Do not think it worth while to produce belief by concealing evidence, for the evidence is sure to come to light.
—
Bertrand Russell, 1951

If we are to accept John Stuart Mill’s argument, liberalism is more than just a commitment to individualism and the rule of law. It is also a cultural embrace of free speech and free inquiry. A spirit of open debate. A rejection of anti-intellectual taboos. A part of the Enlightenment project, whose goal is to free men from both arbitrary rule and debilitating ignorance. Its chief threats are not just overweening government, lawless Presidents or overzealous policing — but also stultifying superstitions, censorious intellectuals and stifling monocultures.

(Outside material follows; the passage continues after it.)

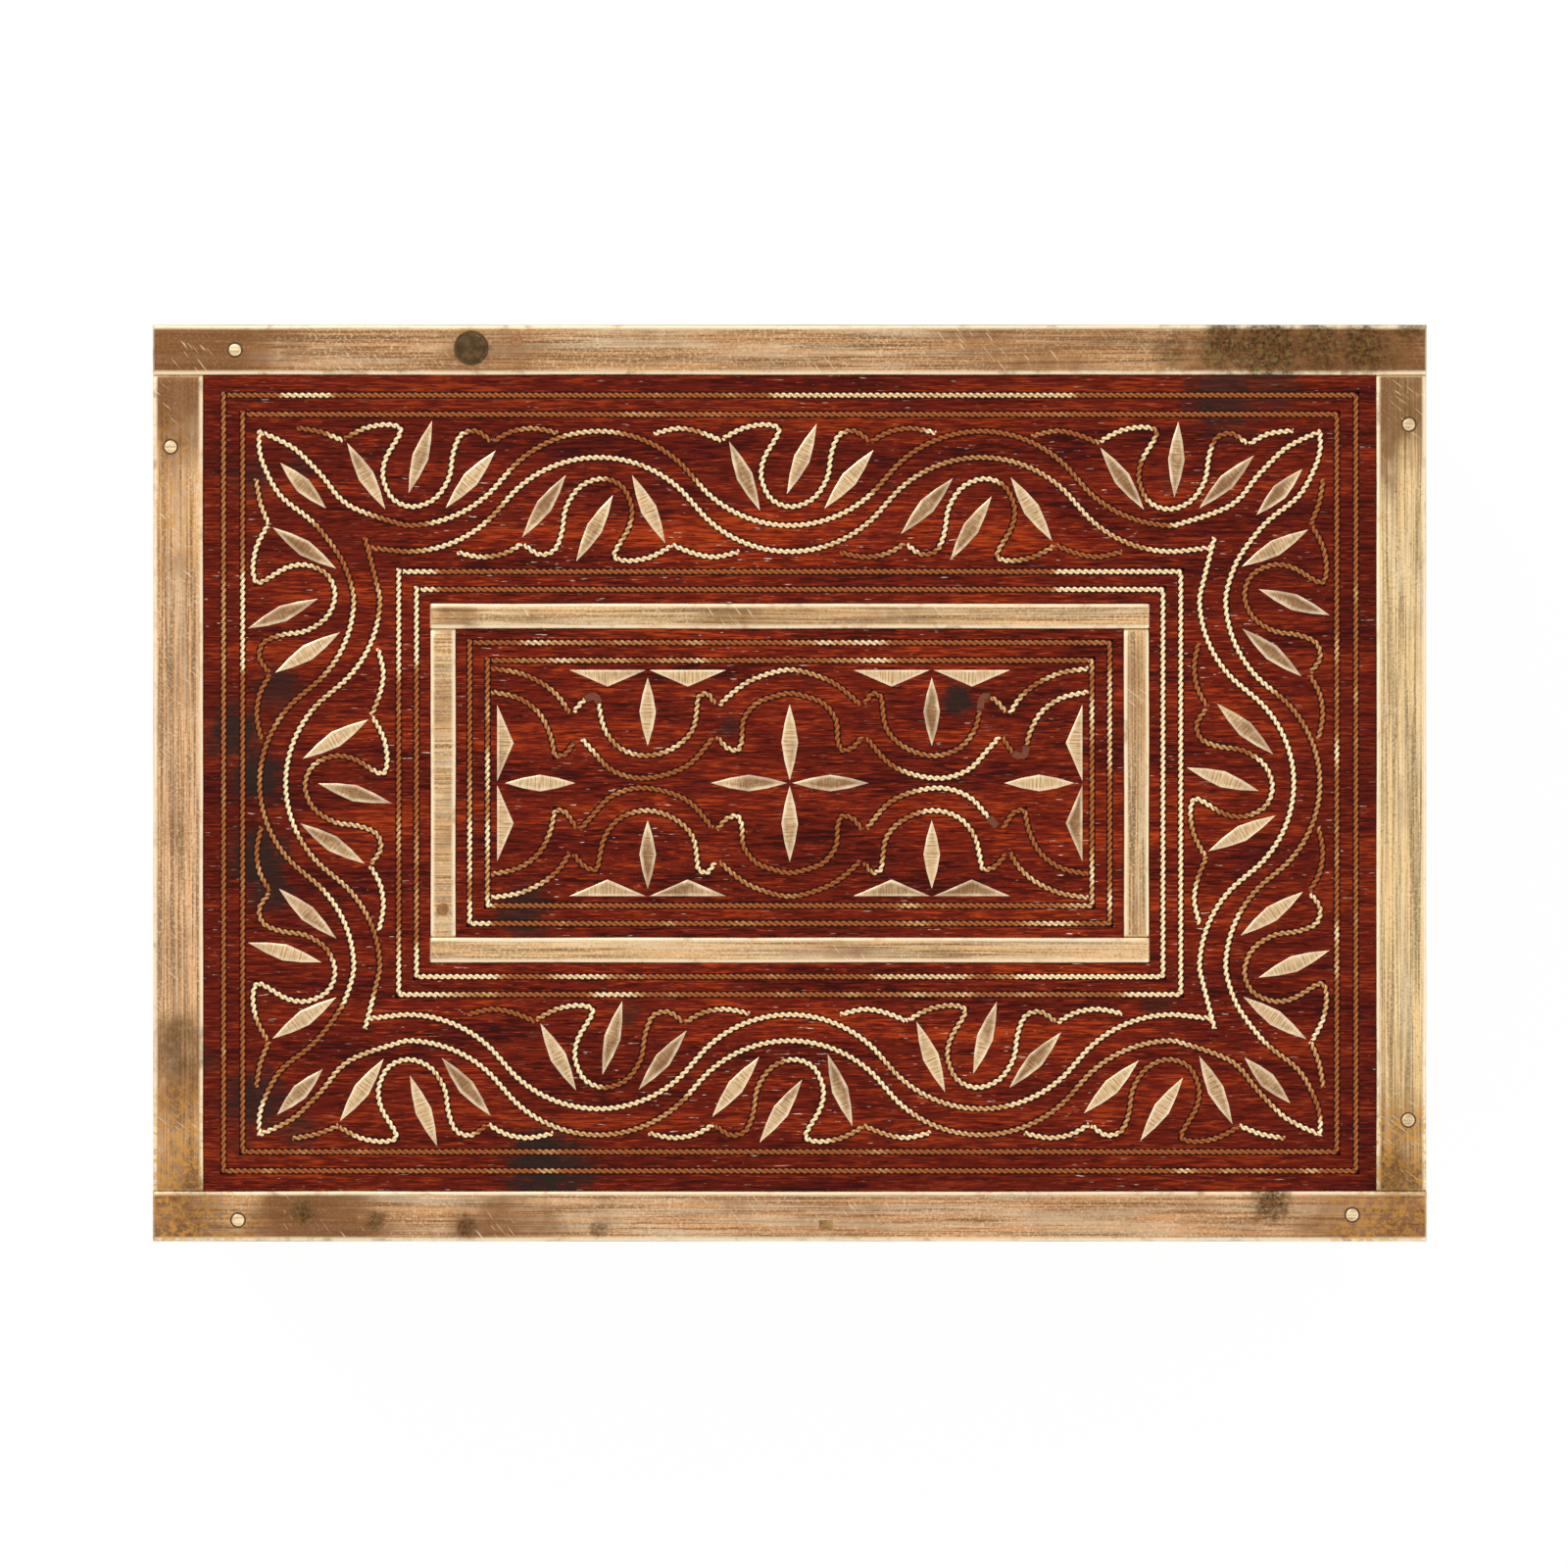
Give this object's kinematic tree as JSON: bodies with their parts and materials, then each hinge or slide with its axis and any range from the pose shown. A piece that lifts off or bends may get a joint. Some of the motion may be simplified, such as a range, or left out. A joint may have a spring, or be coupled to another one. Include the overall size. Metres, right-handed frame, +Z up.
{
  "type": "inlaid wooden box",
  "caption": "Low rectangular hardwood box with a hinged lid, bound with flat brass strips and inlaid with twisted brass wire scrolls and brass lozenges.",
  "frame": {"origin": "middle of the underside", "axes": "+X to the right along the long side, +Y to the back towards the hinges, +Z up"},
  "size_m": [0.2008, 0.1448, 0.0824],
  "materials": {
    "wood": "oiled and waxed red-brown hardwood with fine straight grain and open pores",
    "brass_strip": "brushed along its length, dull and tarnished brown at the ends",
    "twisted_wire": "two-strand twist, polished cream-gold in stretches and tarnished brown in others",
    "brass_sheet": "pale gold, cross-brushed, unevenly tarnished",
    "brass_pins": "worn, with a bright rim",
    "brass_fittings": "dull, hand-filed",
    "iron": "dark forged iron, lightly rusted",
    "dark_plug": "nearly black, matte"
  },
  "bodies": {
    "case": {"front_board": "wood", "back_board": "wood", "left_board": "wood", "right_board": "wood", "bottom_board": "wood", "bottom_nails": "iron", "front_rails": "brass_strip", "back_rails": "brass_strip", "left_rails": "brass_strip", "right_rails": "brass_strip", "front_posts": "brass_strip", "back_posts": "brass_strip", "left_posts": "brass_strip", "right_posts": "brass_strip", "front_ropes": "twisted_wire", "back_ropes": "twisted_wire", "left_ropes": "twisted_wire", "right_ropes": "twisted_wire", "case_strip_pins": "brass_pins", "left_hinge_case_leaf": "brass_fittings", "left_hinge_pin": "iron", "right_hinge_case_leaf": "brass_fittings", "right_hinge_pin": "iron", "case_leaf_screws": "brass_fittings", "lock_case": "brass_fittings", "keyhole_plate": "brass_strip"},
    "lid": {"lid_panel": "wood", "lid_strip_front": "brass_strip", "lid_strip_back": "brass_strip", "lid_strip_left": "brass_strip", "lid_strip_right": "brass_strip", "frame_strip_front": "brass_strip", "frame_strip_back": "brass_strip", "frame_strip_left": "brass_strip", "frame_strip_right": "brass_strip", "lid_edge_ropes": "twisted_wire", "frame_ropes_outside": "twisted_wire", "frame_ropes_inside": "twisted_wire", "vine_outer_wire": "twisted_wire", "vine_inner_wire": "twisted_wire", "palmette_wires": "twisted_wire", "vine_lozenges": "brass_sheet", "scroll_wires": "twisted_wire", "field_lozenges": "brass_sheet", "field_half_lozenges": "brass_sheet", "lid_strip_pins": "brass_pins", "lid_plug": "dark_plug", "left_hinge_lid_leaf": "brass_fittings", "right_hinge_lid_leaf": "brass_fittings", "lid_leaf_screws": "brass_fittings", "lid_staple": "brass_fittings"},
    "lock_bolt": {"lock_bolt": "iron"}
  },
  "joints": [
    {"name": "lid_hinge", "type": "hinge", "parent": "case", "child": "lid", "pos_m": [0, 0.06955, 0.07085], "axis": [-1, 0, 0], "range_deg": [0, 104]},
    {"name": "lock_bolt_slide", "type": "slide", "parent": "case", "child": "lock_bolt", "axis": [1, 0, 0], "range_m": [0, 0.004]}
  ]
}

By this standard, many so-called liberals, even those who have otherwise resisted or pushed back against the worst excesses of progressivism, have retreated from their own principles. They have retreated by promoting silence, or even censorship, about one of the most consequential topics in the human sciences today: race differences in IQ.

Almost certainly they believe that their advocacy of stifling scientific inquiry is a necessary compromise with human frailty. Were IQ disparities between blacks and whites widely known, they worry, pernicious stereotypes might lead to disadvantages for blacks; or worse, might ignite a recrudescence of Jim-Crow style racism. But they are wrong. And the arguments they forward to support the suppression of open inquiry are underwhelming.